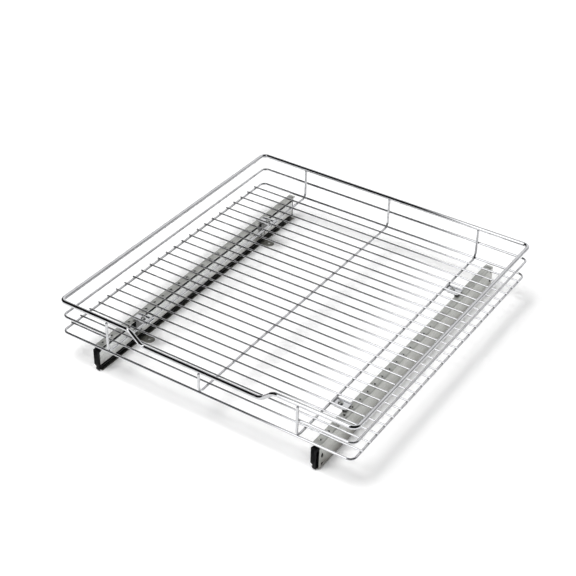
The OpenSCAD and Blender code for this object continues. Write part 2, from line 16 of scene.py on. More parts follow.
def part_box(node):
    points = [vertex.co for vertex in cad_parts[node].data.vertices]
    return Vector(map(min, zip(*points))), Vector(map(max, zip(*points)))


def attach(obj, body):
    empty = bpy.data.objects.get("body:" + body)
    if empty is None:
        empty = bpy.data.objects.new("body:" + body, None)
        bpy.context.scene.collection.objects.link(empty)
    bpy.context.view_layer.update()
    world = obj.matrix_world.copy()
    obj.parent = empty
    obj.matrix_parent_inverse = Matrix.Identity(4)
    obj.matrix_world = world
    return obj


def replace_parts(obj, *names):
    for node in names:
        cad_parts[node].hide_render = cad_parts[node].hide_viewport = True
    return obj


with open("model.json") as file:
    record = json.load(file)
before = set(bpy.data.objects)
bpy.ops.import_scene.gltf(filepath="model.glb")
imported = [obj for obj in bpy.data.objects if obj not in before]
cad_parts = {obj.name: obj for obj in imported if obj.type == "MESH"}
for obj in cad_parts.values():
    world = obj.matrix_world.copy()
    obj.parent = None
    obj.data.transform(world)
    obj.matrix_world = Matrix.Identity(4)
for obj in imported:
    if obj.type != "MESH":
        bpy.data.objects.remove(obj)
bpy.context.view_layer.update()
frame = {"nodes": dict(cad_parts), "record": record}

——

Without leaving anything out, quote all the data.

**Correct result**
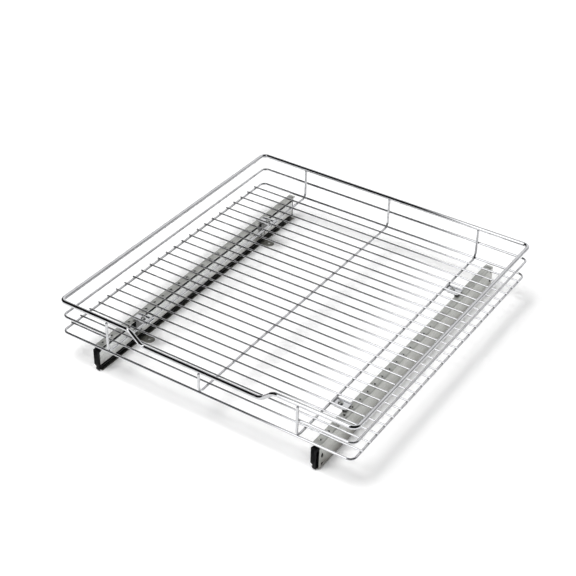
The OpenSCAD and Blender code for this object continues. Write part 2, from line 16 of scene.py on. More parts follow.
def part_box(node):
    points = [vertex.co for vertex in cad_parts[node].data.vertices]
    return Vector(map(min, zip(*points))), Vector(map(max, zip(*points)))


def attach(obj, body):
    empty = bpy.data.objects.get("body:" + body)
    if empty is None:
        empty = bpy.data.objects.new("body:" + body, None)
        bpy.context.scene.collection.objects.link(empty)
    bpy.context.view_layer.update()
    world = obj.matrix_world.copy()
    obj.parent = empty
    obj.matrix_parent_inverse = Matrix.Identity(4)
    obj.matrix_world = world
    return obj


def replace_parts(obj, *names):
    for node in names:
        cad_parts[node].hide_render = cad_parts[node].hide_viewport = True
    return obj


with open("model.json") as file:
    record = json.load(file)
before = set(bpy.data.objects)
bpy.ops.import_scene.gltf(filepath="model.glb")
imported = [obj for obj in bpy.data.objects if obj not in before]
cad_parts = {obj.name: obj for obj in imported if obj.type == "MESH"}
for obj in cad_parts.values():
    world = obj.matrix_world.copy()
    obj.parent = None
    obj.data.transform(world)
    obj.matrix_world = Matrix.Identity(4)
for obj in imported:
    if obj.type != "MESH":
        bpy.data.objects.remove(obj)
bpy.context.view_layer.update()
frame = {"nodes": dict(cad_parts), "record": record}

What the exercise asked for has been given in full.